Bilinguismo literário
Um dia destes, consultando o nome dos jurados do Man Booker International Prize (isto porque comprei um dos livros que estão na final), reparei que a mexicana Valeria Luiselli estava entre eles (conheci-a num festival de escritores, mas já não me lembro se foi cá ou noutro país). Achei estranho que uma autora mexicana fosse jurada num prémio para livros traduzidos em inglês; mas descobri que a própria Luiselli vive nos Estados Unidos há muitos anos e já escreve directamente em inglês. Como será escrever literariamente numa língua que não é a nossa?

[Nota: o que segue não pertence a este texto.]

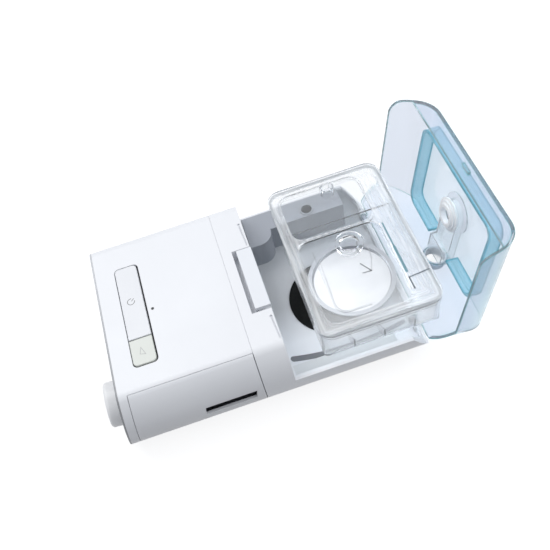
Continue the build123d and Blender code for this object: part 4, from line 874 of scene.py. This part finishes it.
def line_mark(name, rows, height, width, material):
    """Thin bars laid end to end along rows of points, joined and put on the tank cover."""
    bars = []
    for row in rows:
        for start, end in zip(row, row[1:]):
            start, end = Vector(start), Vector(end)
            reach = end - start
            bpy.ops.mesh.primitive_cube_add(
                size=1.0, location=(*((start + end) / 2.0), height),
                rotation=(0.0, 0.0, math.atan2(reach.y, reach.x)),
            )
            bars.append(bpy.context.object)
            bars[-1].scale = (reach.length + BAR_OVERLAP * width, width, INK_HEIGHT)
    bpy.ops.object.select_all(action="DESELECT")
    for bar in bars:
        bar.select_set(True)
    mark = bars[0]
    bpy.context.view_layer.objects.active = mark
    if len(bars) > 1:
        bpy.ops.object.join()
    mark.name = name
    place_in_mesh(mark)
    mark.data.materials.append(material)
    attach(mark, "tank_cover")


print("panel floor at", round(panel_floor, 5))

# %% Lines on the tank cover
BEAD_START = (0.0722, -0.0040)
BEAD_CORNER = Vector((0.0808, -0.0550))
BEAD_END = (0.1010, -0.0662)
BEAD_RADIUS = 0.0110
BEAD_STEPS = 8
ARROW_SHAFT = (
    (0.1142, -0.0010), (0.1169, -0.0064), (0.1174, -0.0139), (0.1163, -0.0218), (0.1116, -0.0345),
)
ARROW_BARBS = ((0.1049, -0.0236), (0.1116, -0.0345), (0.1035, -0.0340))
ARROW_TAIL = ((0.1106, 0.0006), (0.1071, -0.0108))
# Painted shade: the teal line and the wider teal band stand for the shade along the panel's rear
# wall.
TEAL_SHADE_LINE = ((0.1391, 0.0100), (0.1391, -0.0180))
TEAL_SHADE_BAND = ((0.1391, -0.0190), (0.1391, -0.0480))
DARK_CORNER = ((0.1580, -0.0530), (0.1386, -0.0546), (0.1388, -0.0672))
bead = [BEAD_START]
for step in range(BEAD_STEPS + 1):
    angle = math.radians(180.0 + 90.0 * step / BEAD_STEPS)
    bead.append(BEAD_CORNER + BEAD_RADIUS * Vector((math.cos(angle), math.sin(angle))))
bead.append(BEAD_END)

bead_grey = moulded_plastic("bead_grey", (0.48, 0.49, 0.51), (0.54, 0.55, 0.57), 0.4)
arrow_grey = moulded_plastic("arrow_grey", (0.22, 0.23, 0.24), (0.26, 0.27, 0.28), 0.5)
teal_painted_shade = moulded_plastic("teal_painted_shade", (0.15, 0.29, 0.34), (0.20, 0.34, 0.39), 0.3)
corner_grey = moulded_plastic("corner_grey", (0.10, 0.12, 0.14), (0.14, 0.16, 0.18), 0.5)
line_mark("cover_bead", (bead,), panel_floor, 0.0005, bead_grey)
line_mark("turn_arrow", (ARROW_BARBS, ARROW_TAIL), panel_floor, 0.0011, arrow_grey)
line_mark("turn_arrow_shaft", (ARROW_SHAFT,), panel_floor, 0.0007, bead_grey)
# The teal line and band are painted shade.
line_mark("cover_teal_shade_line", (TEAL_SHADE_LINE,), rim_line, 0.0014, teal_painted_shade)
line_mark("cover_teal_shade_band", (TEAL_SHADE_BAND,), rim_line, 0.0026, teal_painted_shade)
line_mark("cover_corner_line", (DARK_CORNER,), rim_line, 0.0012, corner_grey)
print("lines on the cover made")

# %% Parts still without a finish, and the end
for name, node in nodes.items():
    if not node.data.materials or node.data.materials[0] is None:
        print("no finish yet:", name)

Samuel Beckett, um dos laureados com o Prémio Nobel da Literatura na Irlanda (houve quatro por lá), escreveu vários textos dramáticos em francês (e até dizia que às vezes precisava de outra língua mais rica do que a sua para se expressar melhor). Por outro lado, a Kundera aconteceu em França, onde se exilou, o mesmo que a Luiselli: começou por escrever em checo e, às tantas, passou naturalmente ao francês (corrigiu inclusivamente o seu tradutor em certas passagens). E mais espectacular é ainda o caso de outro Prémio Nobel da Literatura, o poeta Joseph Brodsky, que deixou o russo para escrever em inglês poucos anos depois de se ter «escapado» para os Estados Unidos na altura do comunismo. (Poesia sem ser na língua materna deve ser ainda mais difícil, digo eu.) Mas há seres superiores e todos estes o foram de alguma maneira. Espere-se, pois, que a jovem Luiselli se torne genial com o tempo.
Hoje vou recomendar uma peça de Beckett que adoro, já que falei dele: Os Dias Felizes (Oh les beaux jours). Vê-la é ainda melhor do que lê-la.